The system is setup such that the agent model contains additional hidden states compared to the world which may be interpreted as intentions of the agent, because they determine the order of the points that the tip moves to. In simulations the authors show that the described models within the active inference framework indeed lead to actions of the agent which implement a “writing” movement even though the world model did not know anything about “writing” at all. This effect has already been shown in the previously mentioned publications.

Here is new that they show that the same model can be used to observe an action without generating action at the same time. As mentioned before, they simply reduce the precision of the proprioceptive observations to achieve this. They then replay the previously recorded actions of the agent in the world by providing them via the external variables.

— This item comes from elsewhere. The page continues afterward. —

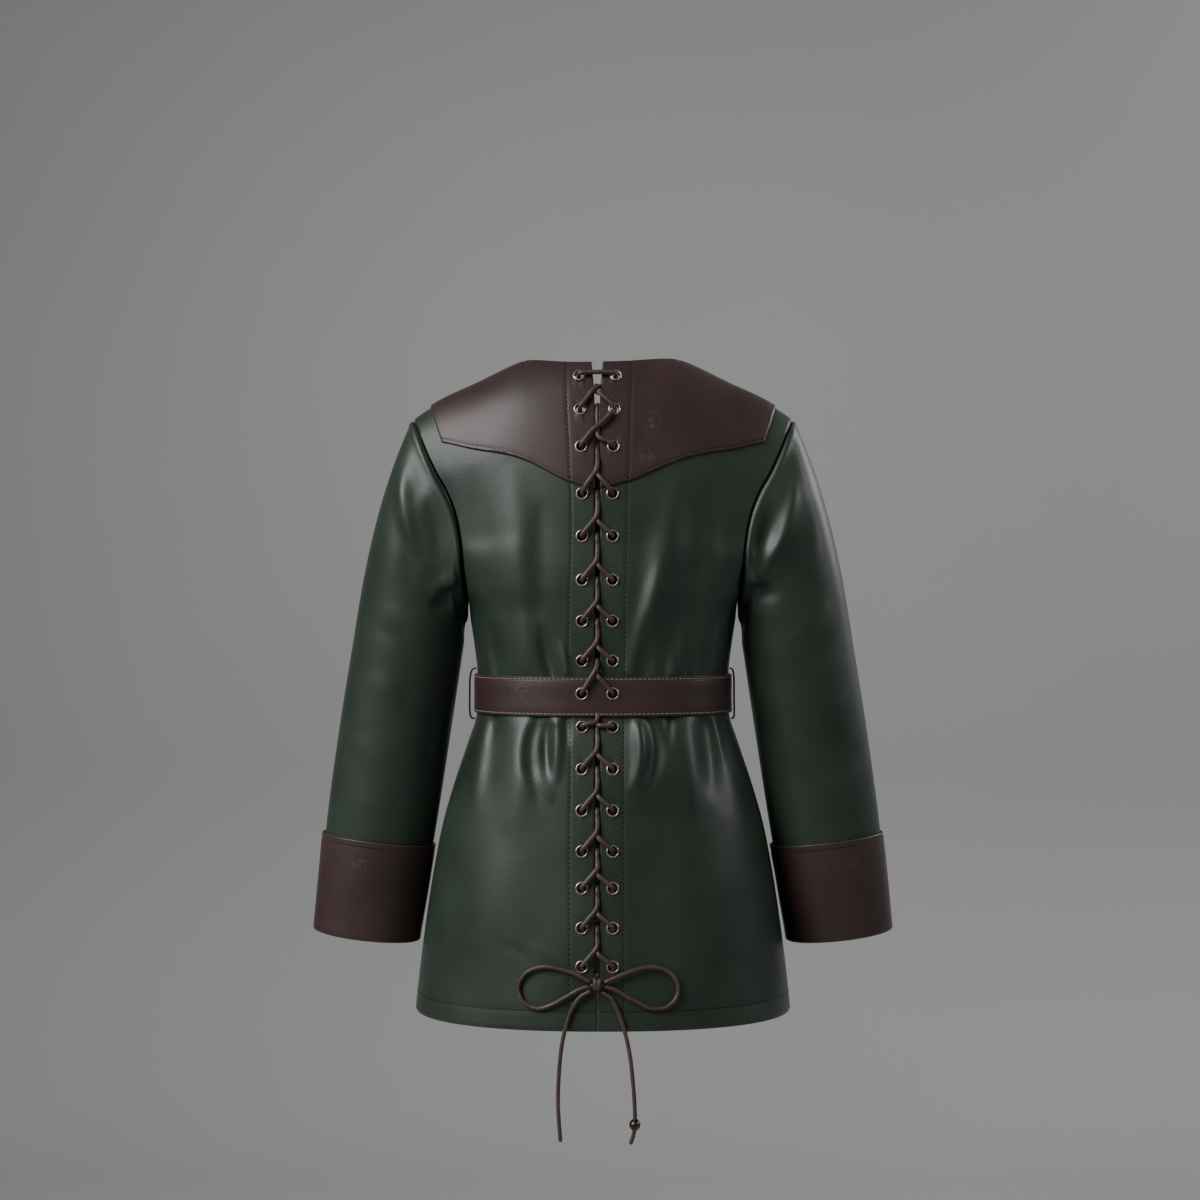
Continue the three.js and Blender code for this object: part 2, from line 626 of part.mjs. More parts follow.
// ---- Belt and its loops ----
// The belt goes round on the panels' own points, moved out, and crosses the laced opening.
function belt() {
  const ring = (key, row) => [
    ...BACK[1][key][row],
    ...[...FRONT[key][row]].reverse(),
    ...[...BACK[-1][key][row]].reverse(),
  ];
  const rows = [SKIRT_ROWS, SKIRT_ROWS + 1];
  const plain = wall(rows.map((row) => ring('grid', row)), rows.map((row) => ring('normals', row)),
    BELT.lift, BELT_DECK, true);
  return punch(plain, LACING.filter((row) => row.deck === BELT_DECK), [-1, 1]);
}

// A narrow strap sewn above and below the belt that bows out over it.
function beltLoop(hand) {
  const rows = 9;
  const steps = Array.from({ length: rows }, (_, j) => j / (rows - 1));
  const grid = steps.map((t) => [-1, 0, 1].map((end) => {
    const z = mix(BELT_LOOP.bottom, BELT_LOOP.top, t);
    const point = skirtPoint(1, z, 1);
    const ramp = ease(BELT_LOOP.bottom, BELT.bottom, z) * (1 - ease(BELT.top, BELT_LOOP.top, z));
    const out = mix(BELT_LOOP.lift, BELT_DECK + BELT_LOOP.bow, ramp);
    point.x = hand * (point.x + out);
    point.y = (end * BELT_LOOP.wide) / 2;
    return point;
  }));
  return wall(grid, gridNormals(grid, false, INSIDE), 0, BELT_LOOP.wall);
}

// ---- Eyelets, lace, bow ----
function eyelet(row, hand) {
  const profile = [
    new THREE.Vector2(EYELET.hole, 0),
    new THREE.Vector2(EYELET.rim, 0),
    new THREE.Vector2((EYELET.hole + EYELET.rim) / 2, EYELET.thick),
    new THREE.Vector2(EYELET.hole, 0),
  ];
  const ring = mergeVertices(new THREE.LatheGeometry(profile, EYELET.sides));
  return seatOnBack(ring, eyeletX(row, hand), row.z, row.deck + LAY_GAP);
}

// A smooth curve that is sampled at its own stations, so that tight bends keep their points.
class StationCurve extends THREE.CatmullRomCurve3 {
  getUtoTmapping(u) {
    return u;
  }
}

function tube(points, radius, sides, stepsEach) {
  const section = new THREE.Shape();
  for (let i = 0; i < sides; i += 1) {
    const angle = (2 * Math.PI * i) / sides;
    const corner = [radius * Math.cos(angle), radius * Math.sin(angle)];
    if (i === 0) section.moveTo(...corner);
    else section.lineTo(...corner);
  }
  section.closePath();
  const path = new StationCurve(points, false, 'centripetal');
  const steps = (points.length - 1) * stepsEach;
  return new THREE.ExtrudeGeometry(section, { steps, bevelEnabled: false, extrudePath: path });
}

// The stations of one strand from an eyelet, in through the slit and out to the next row's eyelet.
function strand(from, to, hand) {
  const leave = eyeletX(from, -hand) - OPENING_X;
  const reach = eyeletX(to, hand) - OPENING_X;
  const mouth = hand > 0 ? to.upper : to.lower;
  const bend = hand > 0 ? to.bend : to.lower - 2.6;
  const crossed = to.crossed ?? to.deck;
  const stations = [
    { x: leave, off: from.deck / 2 - 1, z: from.z },
    { x: leave * 0.93, off: -5.4, z: from.z - 1.2 },
    { x: leave * 0.4, off: -6.4, z: mix(from.z, mouth, hand > 0 ? 0.55 : 0.45) },
    { x: 0, off: -4.6, z: mouth + 1.8 },
    { x: 0, off: -0.6, z: mouth - 0.4 },
  ];
  if (mouth - bend > 3.5) stations.push({ x: 0, off: crossed + 2.0, z: mouth - 3.4 });
  stations.push(
    { x: hand * 0.8, off: crossed + 2.6, z: bend - 1.2 },
    { x: reach * 0.62, off: crossed + 3.3, z: mix(bend, to.z, 0.6) },
    { x: reach * 0.97, off: to.deck + 2.5, z: to.z + 0.9 },
  );
  return stations;
}

// One end of the lace, from the top bar's middle down to the knot.
function laceHalf(firstHand) {
  const stations = [];
  let hand = firstHand;
  const top = LACING[0];
  const x = eyeletX(top, hand) - OPENING_X;
  stations.push(
    { x: x * 0.5, off: top.deck + 3.6, z: top.z + 0.6 },
    { x: x * 0.86, off: top.deck + 3.4, z: top.z + 0.4 },
    { x: x * 0.99, off: top.deck + 2.0, z: top.z },
  );
  for (let i = 1; i < LACING.length; i += 1) {
    stations.push(...strand(LACING[i - 1], LACING[i], -hand));
    hand = -hand;
  }
  const last = LACING[LACING.length - 1];
  const side = eyeletX(last, hand) - OPENING_X;
  const mouth = KNOT.z + (hand > 0 ? 6.2 : 0.8);
  stations.push(
    { x: side, off: -1, z: last.z },
    { x: side * 0.93, off: -5.4, z: last.z - 1.2 },
    { x: side * 0.4, off: -6, z: mix(last.z, mouth, 0.6) },
    { x: 0, off: -4.2, z: mouth + 0.4 },
    { x: 0, off: hand > 0 ? 0.4 : -0.4, z: mouth },
  );
  return stations.map((at) => onBack(OPENING_X + at.x, at.z, at.off));
}

function lace() {
  const bar = onBack(OPENING_X, LACING[0].z + 0.8, YOKE_DECK + 3.6);
  return tube([...laceHalf(1).reverse(), bar, ...laceHalf(-1)], LACE.radius, LACE.sides, 1);
}

function freeLace(route) {
  return tube(route.map((at) => onBack(OPENING_X + at.x, KNOT.z + at.z, at.off)), LACE.radius, BOW_SIDES, 2);
}

function knot() {
  const ball = mergeVertices(new THREE.SphereGeometry(1, 10, 7));
  ball.scale(KNOT.wide, KNOT.deep, KNOT.tall);
  return seatOnBack(ball, OPENING_X, KNOT.z, KNOT.deep + LAY_GAP + 0.4);
}

function bead() {
  const profile = [];
  for (let i = 0; i <= 6; i += 1) {
    const angle = mix(-1.1, 1.1, i / 6);
    profile.push(new THREE.Vector2(BEAD.radius * Math.cos(angle), BEAD.radius * Math.sin(angle)));
  }
  const reach = BEAD.radius * Math.sin(1.1);
  profile.push(new THREE.Vector2(BEAD.bore, reach), new THREE.Vector2(BEAD.bore, -reach), profile[0].clone());
  const ring = mergeVertices(new THREE.LatheGeometry(profile, 10));
  ring.rotateX(Math.PI / 2);
  const at = TAIL_RIGHT.find((row) => KNOT.z + row.z <= BEAD.z);
  const place = onBack(OPENING_X + at.x, KNOT.z + at.z, at.off);
  ring.translate(place.x, place.y, place.z);
  return ring;
}

// ---- Materials and scene ----
const green = new THREE.MeshStandardMaterial({ color: 0x37443c, roughness: 0.42, metalness: 0 });
const brown = new THREE.MeshStandardMaterial({ color: 0x3e3230, roughness: 0.45, metalness: 0 });
const cord = new THREE.MeshStandardMaterial({ color: 0x4a3a34, roughness: 0.6, metalness: 0 });
const brass = new THREE.MeshStandardMaterial({ color: 0xb09a86, roughness: 0.25, metalness: 1 });

const group = new THREE.Group();
function add(name, geometry, material) {
  const mesh = new THREE.Mesh(geometry, material);
  mesh.name = name;
  group.add(mesh);
}

const HANDS = [{ hand: 1, name: 'left' }, { hand: -1, name: 'right' }];

add('front_panel', wall(FRONT.grid, FRONT.normals, -CLOTH, 0), green);
add('belt', belt(), brown);
for (const { hand, name } of HANDS) {
  add(`back_panel_${name}`, backPanel(hand), green);
  add(`yoke_${name}`, yoke(hand), brown);
  add(`sleeve_${name}`, sleeve(hand), green);
  add(`cuff_${name}`, cuff(hand), brown);
  add(`belt_loop_${name}`, beltLoop(hand), brown);
  LACING.forEach((row, i) => {
    const number = String(i + 1).padStart(2, '0');
    add(`eyelet_${number}_${name}`, eyelet(row, hand), brass);
  });
}
add('lace', lace(), cord);
add('lace_knot', knot(), cord);
add('bow_left', freeLace(BOW_LEFT), cord);
add('bow_right', freeLace(BOW_RIGHT), cord);
add('tail_left', freeLace(TAIL_LEFT), cord);
add('tail_right', freeLace(TAIL_RIGHT), cord);
add('lace_bead', bead(), brass);

export default group;
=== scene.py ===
"""Medieval tunic in imitation leather: cloth shells, lacing, stitches, materials, stage and camera.

Sizes in the tables are millimetres, +Z up, +Y the wearer's back, +X the wearer's left.
"""

import math

import bmesh
import bpy
import numpy as np
from bpy.props import FloatProperty, FloatVectorProperty, PointerProperty
from mathutils import Matrix, Vector


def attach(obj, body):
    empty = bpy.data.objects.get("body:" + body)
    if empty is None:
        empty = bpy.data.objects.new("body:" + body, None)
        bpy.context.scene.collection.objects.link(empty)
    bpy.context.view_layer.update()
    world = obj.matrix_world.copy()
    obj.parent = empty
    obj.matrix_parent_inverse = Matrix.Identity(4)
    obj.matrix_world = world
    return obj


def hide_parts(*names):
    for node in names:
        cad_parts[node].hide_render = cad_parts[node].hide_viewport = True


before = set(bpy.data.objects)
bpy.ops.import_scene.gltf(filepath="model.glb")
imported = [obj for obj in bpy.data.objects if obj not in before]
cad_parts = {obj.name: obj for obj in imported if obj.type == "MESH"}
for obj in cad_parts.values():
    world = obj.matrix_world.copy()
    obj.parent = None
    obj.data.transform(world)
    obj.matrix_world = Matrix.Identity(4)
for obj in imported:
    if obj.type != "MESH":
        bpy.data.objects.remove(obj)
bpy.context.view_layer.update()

bl_info = {
    "name": "Medieval tunic",
    "version": (1, 0, 0),
    "blender": (4, 5, 0),
    "location": "View3D > Sidebar > Tunic",
    "description": "Builds a laced tunic in imitation leather round its packed solids",
    "category": "Object",
}

MM = 0.001
# The wearer's left and right, by the sign of x.
HANDS = ((1, "left"), (-1, "right"))
# Edges that bend more than this stay sharp, on cloth and lace and on turned metal.
SHARP_FROM, RING_SHARP_FROM = math.radians(50), math.radians(55)

# ---- The tunic's sizes ----
CLOTH = 2.0
SEAM_GAP = 0.4
LAY_GAP = 0.3
ARMPIT_Z = -205.0
HEM_Z = -514.0
BACK_CHEST = 77.0
FRONT_CHEST = 79.0
ARM_DEPTH = 52.0
ROUNDNESS = 2.3
CAP_POWER = 0.7
SHOULDER_X = 151.0
NECK_HALF, NECK_BACK, NECK_FRONT = 64.0, 36.0, 58.0
NECK_COLUMN = NECK_HALF / SHOULDER_X
RIDGE_MIDDLE, RIDGE_FALL = 8.2, 0.0024
RIDGE_FLAT, RIDGE_FLAT_X, RIDGE_FLAT_REACH = 3.4, 98.0, 27.0
SHOULDER_SEAM = 0.056
OPENING_X = 4.5
SLIT_HALF, SLIT_NECK_HALF, SLIT_HEM_HALF, SLIT_WIDENS = 1.9, 4.8, 0.05, -42.0
# How much of the half back follows the slit where it leaves the middle.
SLIT_SHARE = 0.62

YOKE_LIFT, YOKE_WALL, YOKE_REACH = LAY_GAP, 1.8, 0.905
BELT_LIFT, BELT_WALL, BELT_TOP, BELT_BOTTOM = LAY_GAP, 2.4, -249.0, -279.5
LOOP_TOP, LOOP_BOTTOM, LOOP_WIDE, LOOP_WALL = -245.5, -284.5, 8.0, 1.2
LOOP_BOW, LOOP_LIFT = {1: 3.4, -1: 1.6}, 0.7
SET_IN, ELBOW_TOP, SLEEVE_END, SLEEVE_TILT = 0.8, -222.0, -456.0, 0.12
CUFF_TOP, CUFF_BOTTOM, CUFF_WALL, CUFF_LIFT, CUFF_TURN = -381.0, -459.5, 1.6, LAY_GAP, 16.0
EYELET_HOLE, EYELET_RIM = 3.5, 5.0
EYELET_HALF, EYELET_NECK_HALF, EYELETS_SPREAD = 11.7, 15.0, -110.0
# The hole that is cut in the cloth for an eyelet's barrel.
CLOTH_HOLE, HOLE_BORDER = 3.95, 4.2
LACE_RADIUS = 1.55
# Pulled tight across the cloth, the lace lies a little flat and looks wider than its free ends.
LACED_WIDER = 1.16
# Below this height a strand also shows in the slit, from one row to the next.
RUNS_BELOW = -60.0
# How far the lace stands off the cloth: over an eyelet's rim, in the bar at the neck, behind the panels.
OVER_RIM, OVER_BAR, BEHIND = 2.7, 3.6, -5.4
KNOT_Z, KNOT_DEEP = -478.4, 4.2
BEAD_Z, BEAD_RADIUS, BEAD_BORE = -583.9, 4.3, 2.1
# The bead is round up to this angle from its middle, in radians, and cut flat at its bore.
BEAD_ROUND = 1.1
YOKE_DECK = YOKE_LIFT + YOKE_WALL
BELT_DECK = BELT_LIFT + BELT_WALL

# How far a line of stitches runs from its edge.
HEM_STITCH, BELT_STITCH, YOKE_STITCH, CUFF_STITCH, NECK_STITCH = 15.0, 1.9, 3.4, 4.6, 6.0
STITCH_LIFT, STITCH_SIDES = 0.12, 6
# Sides of the lace's round section, where it is laced and where it hangs free, and of turned metal.
LACED_SIDES, FREE_SIDES, EYELET_SIDES, BEAD_SIDES = 12, 14, 24, 32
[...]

This produces an equivalent movement of the arm in the world without any action being exerted by the agent. Instead of generating its own movement the agent then has the task to recognise a movement executed by somebody/something else. This works, because the precision of the visual obserations was kept high such that the hidden SHC states can be inferred correctly (1). The authors mention a delay before the SHC states catch up with the equivalent trajectory under action. This should not be over-interpreted, because other than mentioned in the text the initial conditions for the two simulations were not the same (see figures and code). The important argument the authors try to make here is that the same set of variables (SHC states) are equally active during action as well as action observation and, therefore, provide a potential functional explanation for activity in the mirror neuron system.

Furthermore, the authors argue that SHC states represent the intentions of the agent, or, equivalently, the intentions of the agent which is observed, by noting that the desired tip positions as specified by the SHC states are only (approximately) reached at a later point in time in the world. This probably results from the inertia built into the joint angle dynamics. Probably there are dynamic models for which this effect disappears, but it sounds plausible to me to assume that when one dynamic system d1 influences the parameters of another dynamic system d2 (as here), that d2 first needs to catch up with its state to the new parameter setting. So these delays would be expected for most hierarchical dynamic systems.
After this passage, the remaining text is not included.